GIVEN REQUEST: Make an exact copy of all the data.
Begin INPUT FOR THIS TASK
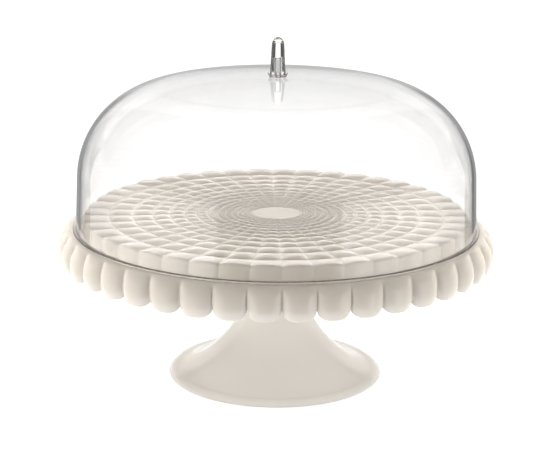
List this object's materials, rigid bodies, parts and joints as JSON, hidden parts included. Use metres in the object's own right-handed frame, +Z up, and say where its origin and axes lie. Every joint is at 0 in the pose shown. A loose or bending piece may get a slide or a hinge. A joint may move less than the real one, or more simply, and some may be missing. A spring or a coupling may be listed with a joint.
{
  "type": "cake stand with dome",
  "caption": "Round cream cake stand: scalloped plate with rings of moulded pillows on a trumpet foot, under a clear bell dome with a small lift knob.",
  "frame": {"origin": "on the surface it stands on, at the centre of the foot", "axes": "+Z up along the axis that the foot, plate, dome and knob share"},
  "size_m": [0.3598, 0.3596, 0.283],
  "materials": {
    "cream_plastic": "polished moulded plastic",
    "clear_acrylic": "clear polished acrylic",
    "soft_washer": "matt translucent elastomer"
  },
  "bodies": {
    "pedestal": {"pedestal": "cream_plastic"},
    "washer": {"seat_washer": "soft_washer"},
    "plate": {"plate": "cream_plastic"},
    "lid": {"dome_shell": "clear_acrylic", "knob_pin": "clear_acrylic", "knob": "clear_acrylic"}
  },
  "joints": [
    {"name": "plate_rise", "type": "slide", "parent": "pedestal", "child": "washer", "axis": [0, 0, 1], "range_m": [0, 0.012]},
    {"name": "plate_unscrew", "type": "hinge", "parent": "washer", "child": "plate", "pos_m": [0, 0, 0.12], "axis": [0, 0, 1], "range_deg": [0, 180]},
    {"name": "dome_lift", "type": "slide", "parent": "plate", "child": "lid", "axis": [0, 0, 1], "range_m": [0, 0.2]}
  ],
  "couplings": [
    {"joint": "plate_rise", "follows": "plate_unscrew", "m_per_rad": 0.0038197}
  ]
}
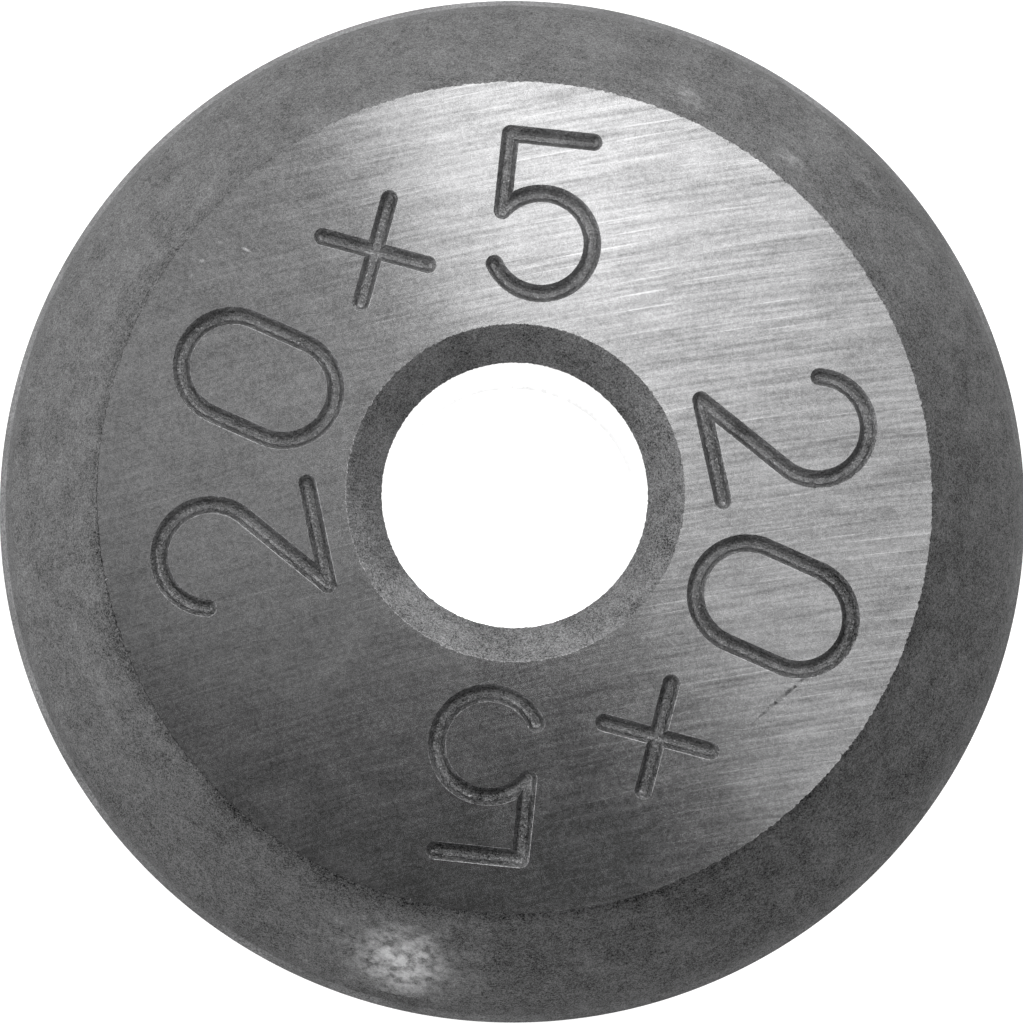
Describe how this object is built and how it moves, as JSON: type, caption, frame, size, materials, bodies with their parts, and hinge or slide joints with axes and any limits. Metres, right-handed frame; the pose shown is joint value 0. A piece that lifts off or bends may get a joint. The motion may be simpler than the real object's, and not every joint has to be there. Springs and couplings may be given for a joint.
{
  "type": "tile cutter wheel",
  "caption": "Round carbide scoring wheel with a chamfered centre bore, a bevelled cutting edge and a size mark engraved in one flat face.",
  "frame": {"origin": "the wheel's centre: on the bore's axis and in the middle plane, which holds the cutting edge", "axes": "+Z along the bore's axis, out of the engraved face; +Y towards the top of the wheel as pictured, between the 5 of one size mark and the gap after it; +X to its right"},
  "size_m": [0.02, 0.02, 0.005],
  "materials": {
    "carbide": "ground sintered tungsten carbide, matt on the bevels, with fine straight grinding lines across the flat faces"
  },
  "bodies": {
    "root": {"cutter_wheel": "carbide"}
  },
  "joints": []
}
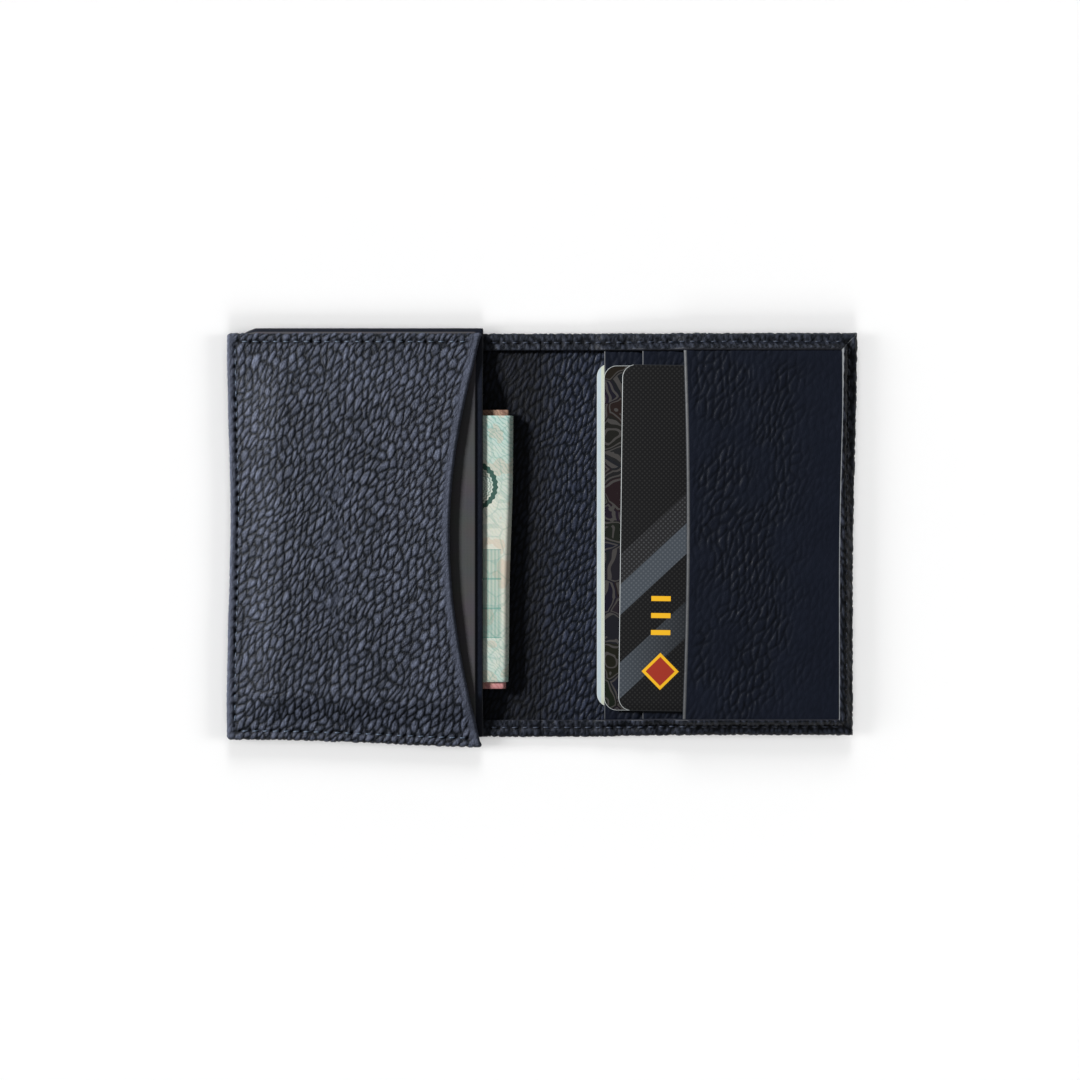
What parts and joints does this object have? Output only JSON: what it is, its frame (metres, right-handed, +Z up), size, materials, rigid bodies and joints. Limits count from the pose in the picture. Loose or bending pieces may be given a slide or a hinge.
End INPUT FOR THIS TASK
CORRECT RESULT:
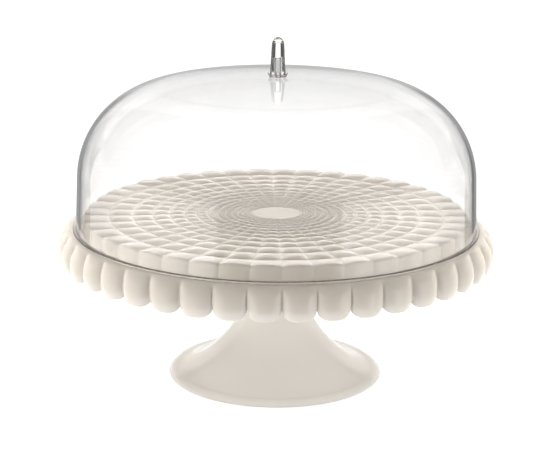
List this object's materials, rigid bodies, parts and joints as JSON, hidden parts included. Use metres in the object's own right-handed frame, +Z up, and say where its origin and axes lie. Every joint is at 0 in the pose shown. A loose or bending piece may get a slide or a hinge. A joint may move less than the real one, or more simply, and some may be missing. A spring or a coupling may be listed with a joint.
{
  "type": "cake stand with dome",
  "caption": "Round cream cake stand: scalloped plate with rings of moulded pillows on a trumpet foot, under a clear bell dome with a small lift knob.",
  "frame": {"origin": "on the surface it stands on, at the centre of the foot", "axes": "+Z up along the axis that the foot, plate, dome and knob share"},
  "size_m": [0.3598, 0.3596, 0.283],
  "materials": {
    "cream_plastic": "polished moulded plastic",
    "clear_acrylic": "clear polished acrylic",
    "soft_washer": "matt translucent elastomer"
  },
  "bodies": {
    "pedestal": {"pedestal": "cream_plastic"},
    "washer": {"seat_washer": "soft_washer"},
    "plate": {"plate": "cream_plastic"},
    "lid": {"dome_shell": "clear_acrylic", "knob_pin": "clear_acrylic", "knob": "clear_acrylic"}
  },
  "joints": [
    {"name": "plate_rise", "type": "slide", "parent": "pedestal", "child": "washer", "axis": [0, 0, 1], "range_m": [0, 0.012]},
    {"name": "plate_unscrew", "type": "hinge", "parent": "washer", "child": "plate", "pos_m": [0, 0, 0.12], "axis": [0, 0, 1], "range_deg": [0, 180]},
    {"name": "dome_lift", "type": "slide", "parent": "plate", "child": "lid", "axis": [0, 0, 1], "range_m": [0, 0.2]}
  ],
  "couplings": [
    {"joint": "plate_rise", "follows": "plate_unscrew", "m_per_rad": 0.0038197}
  ]
}
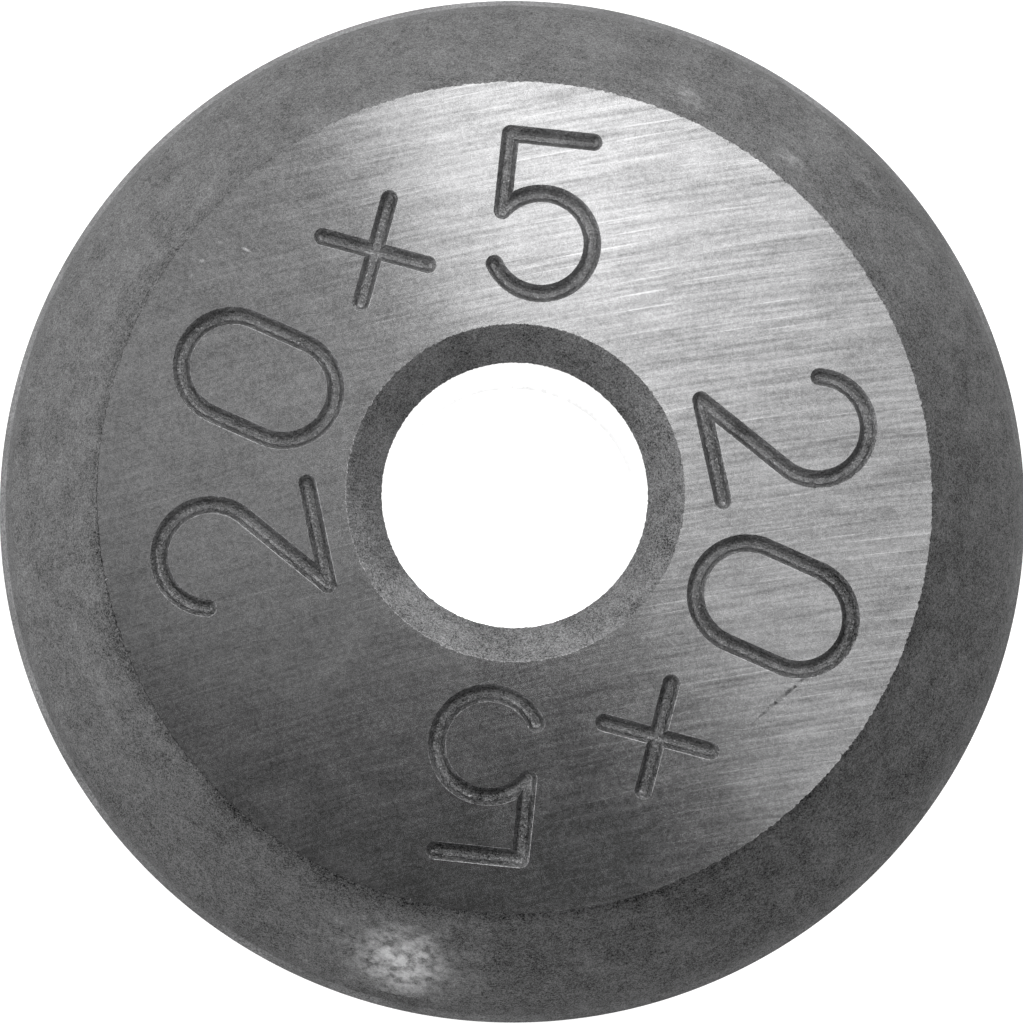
Describe how this object is built and how it moves, as JSON: type, caption, frame, size, materials, bodies with their parts, and hinge or slide joints with axes and any limits. Metres, right-handed frame; the pose shown is joint value 0. A piece that lifts off or bends may get a joint. The motion may be simpler than the real object's, and not every joint has to be there. Springs and couplings may be given for a joint.
{
  "type": "tile cutter wheel",
  "caption": "Round carbide scoring wheel with a chamfered centre bore, a bevelled cutting edge and a size mark engraved in one flat face.",
  "frame": {"origin": "the wheel's centre: on the bore's axis and in the middle plane, which holds the cutting edge", "axes": "+Z along the bore's axis, out of the engraved face; +Y towards the top of the wheel as pictured, between the 5 of one size mark and the gap after it; +X to its right"},
  "size_m": [0.02, 0.02, 0.005],
  "materials": {
    "carbide": "ground sintered tungsten carbide, matt on the bevels, with fine straight grinding lines across the flat faces"
  },
  "bodies": {
    "root": {"cutter_wheel": "carbide"}
  },
  "joints": []
}
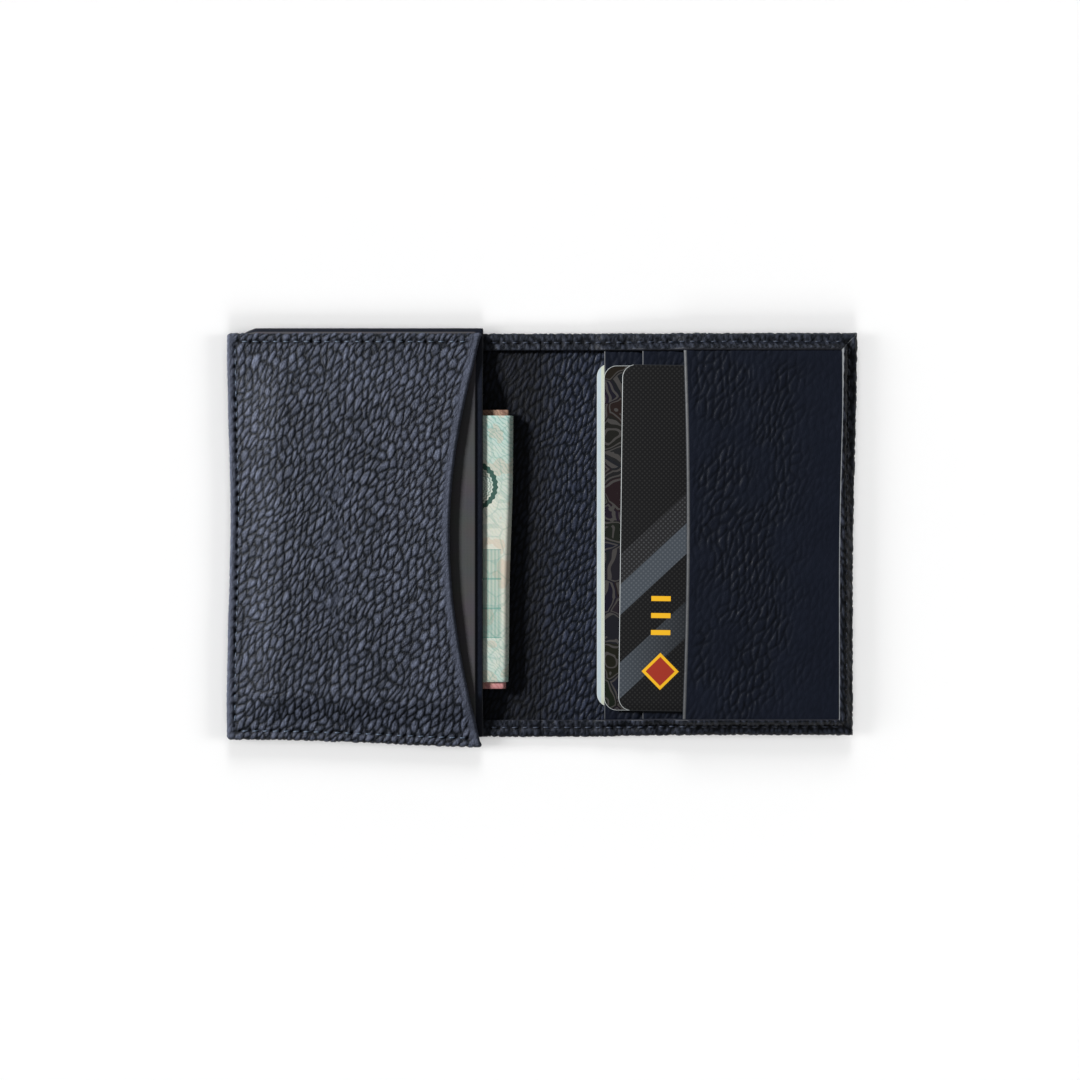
What parts and joints does this object have? Output only JSON: what it is, its frame (metres, right-handed, +Z up), size, materials, rigid bodies and joints. Limits count from the pose in the picture. Loose or bending pieces may be given a slide or a hinge.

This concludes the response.